** Start Given data **
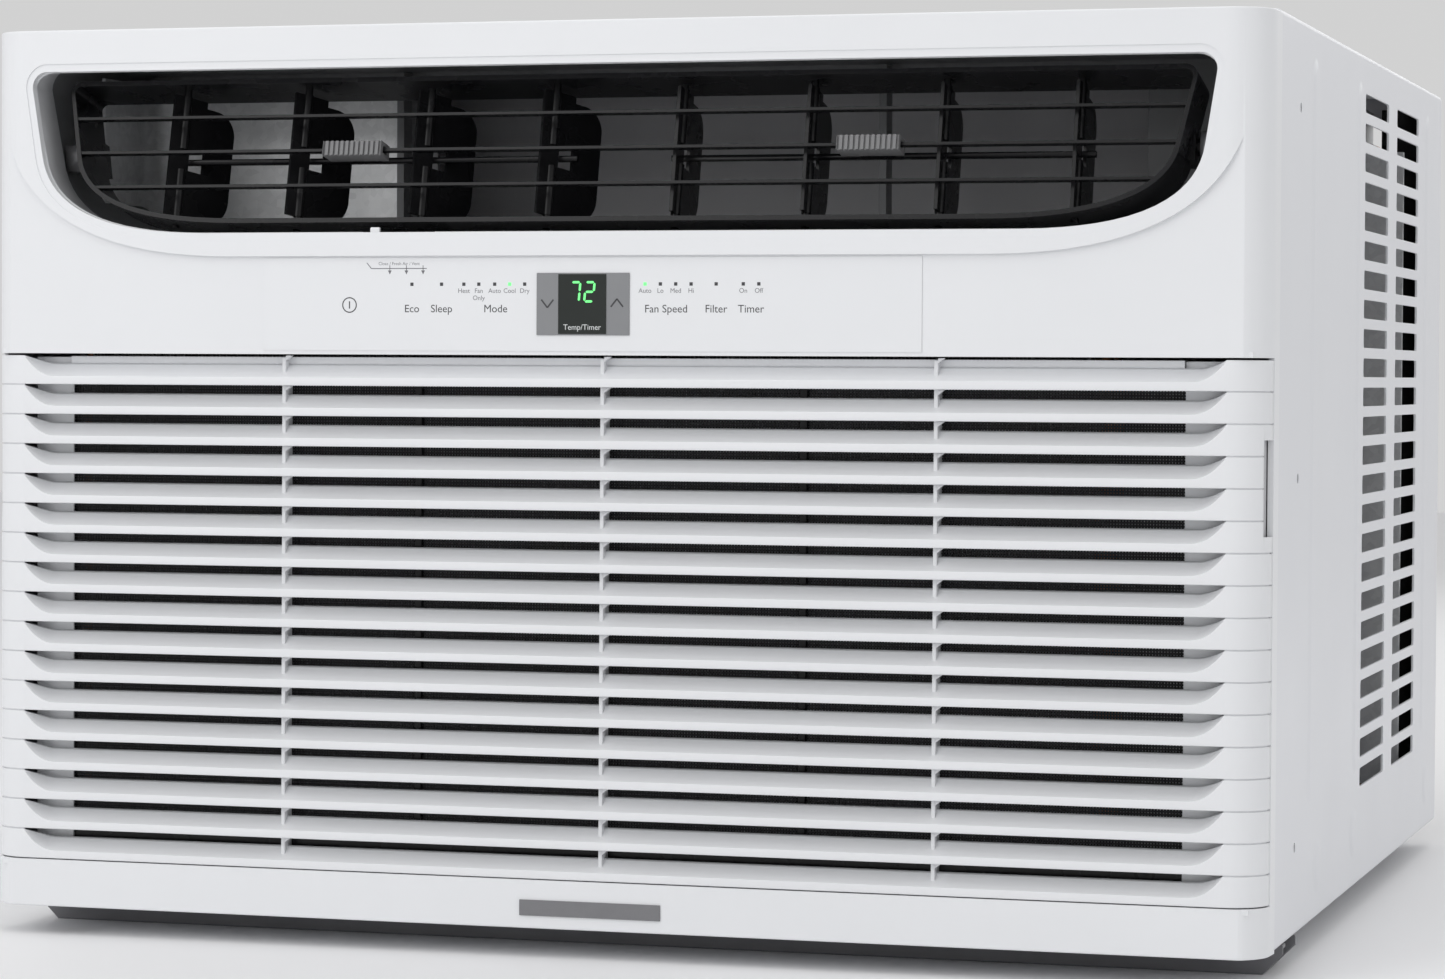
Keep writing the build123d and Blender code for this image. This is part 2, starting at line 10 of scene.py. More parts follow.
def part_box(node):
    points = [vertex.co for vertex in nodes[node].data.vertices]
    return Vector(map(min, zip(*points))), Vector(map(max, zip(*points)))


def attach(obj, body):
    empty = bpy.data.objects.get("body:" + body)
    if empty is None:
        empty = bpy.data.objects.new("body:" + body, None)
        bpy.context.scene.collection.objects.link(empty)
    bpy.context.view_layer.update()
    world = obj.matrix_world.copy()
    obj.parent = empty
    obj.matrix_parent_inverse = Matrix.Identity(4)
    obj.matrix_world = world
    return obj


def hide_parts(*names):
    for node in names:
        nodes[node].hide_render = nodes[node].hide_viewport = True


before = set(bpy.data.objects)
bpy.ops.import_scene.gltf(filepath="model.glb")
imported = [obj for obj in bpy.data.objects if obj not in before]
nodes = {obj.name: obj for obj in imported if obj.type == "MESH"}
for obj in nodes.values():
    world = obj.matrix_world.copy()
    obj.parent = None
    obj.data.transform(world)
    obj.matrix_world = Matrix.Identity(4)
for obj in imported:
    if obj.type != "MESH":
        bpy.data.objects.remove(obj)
** End Given data **
Directions for this task
Return every line above in which the string "objects" occurs.

Task response
    empty = bpy.data.objects.get("body:" + body)
        empty = bpy.data.objects.new("body:" + body, None)
        bpy.context.scene.collection.objects.link(empty)
before = set(bpy.data.objects)
imported = [obj for obj in bpy.data.objects if obj not in before]
        bpy.data.objects.remove(obj)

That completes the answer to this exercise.